In 1836 Turner visited Sallanches on his way to the Val d’Aosta on the southern side of Mont Blanc. He probably put up at the Hotel du Mont Blanc at the little village of St Martin. At that time the main road to Chamonix ran on the right bank of the Arve, and travellers had to cross the old bridge at St Martin to visit Sallanches.
By the 1830s it was possible to go from Geneva to Chamonix in a single day, and the Hotel du Mont Blanc gradually lost its trade. It became a particular favourite of John Ruskin, who saw it as a symbol of a time when travellers had a proper engagement with the world through which they moved. He titled a chapter of his autobiography Praeterita, after it. This article has a postscript in which I consider one of Ruskin’s studies at Sallanches.

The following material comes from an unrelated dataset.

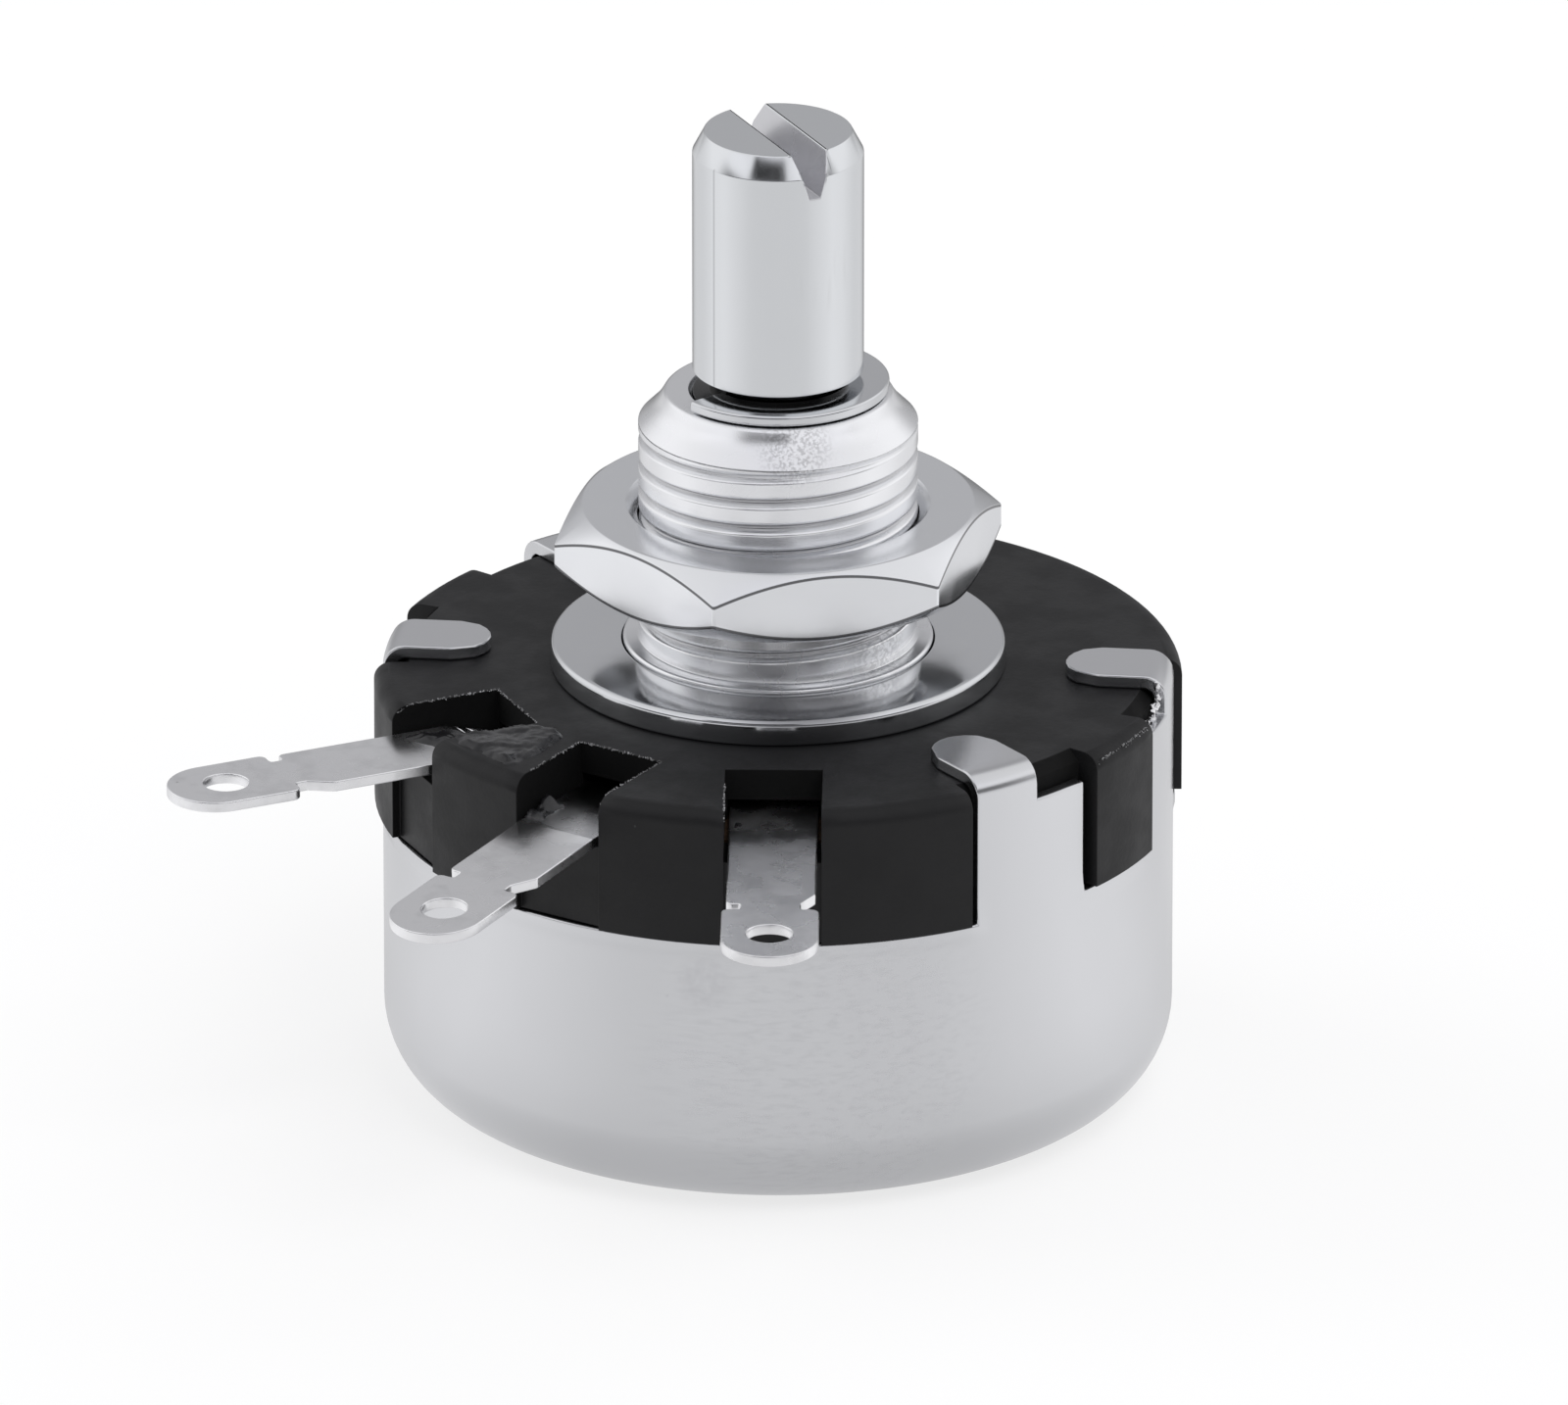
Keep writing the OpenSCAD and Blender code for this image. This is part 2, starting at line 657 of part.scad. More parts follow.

Turner’s previous visit was in 1802, when he was twenty-seven, during his first trip abroad. He remembered his earlier subjects – and must have been reminded how much his practice had progressed and deepened. Working in a sketchbook that he had served him for the entire journey thus far [Val d’Aosta sketchbook, Tate TB CCXCIII] he revisited some of the subjects that he had found in 1802.
Gallery of Turner’s sketches of 1802 and finished watercolours.
Click on any image to open the gallery
In 1802 his main subjects had been the view of Mont Blanc that was the principal focus for the tourist, and the town of Sallanches backed by its green pastures and limestone crags. In 1802 he had made highly worked drawings of a grand old masterly kind; now his notes were very much more nimble and confident in the way that he assimilated the forms. Mont Blanc and the Arve valley now requires no more than a few quick lines, and he is entirely confident in what he has absorbed of the form, and even if the definition of the peaks from Mont Maudit at the left, through to the Domes de Miage at the right is completely unselfconscious, it is entirely relatable, even down to the placing of summit of Le Prarion below the col between Mont Maudit and the Aiguille du Gouter, as indeed it appears from this angle. The sketch of Sallanches records a wide sweep from Les Quatre Tetes at the right to the slopes of Croisse Baulet towards the left. Once again he compresses a large amount of specific information in what appears to be little more than a few glances, and manages to record the cluster of monumental buildings at the debouchement of the Fours de Sallanches. At the centre is the Chateau des Rubins, and then tracking right, the tower of the Eglise St Jacques, the Tour de Disonche and the Tour de la Frasse, swiftly drawn but sufficiently individuated to be easily recognised. They were to become the principal architectural reference points in his subsequent suite of sketches.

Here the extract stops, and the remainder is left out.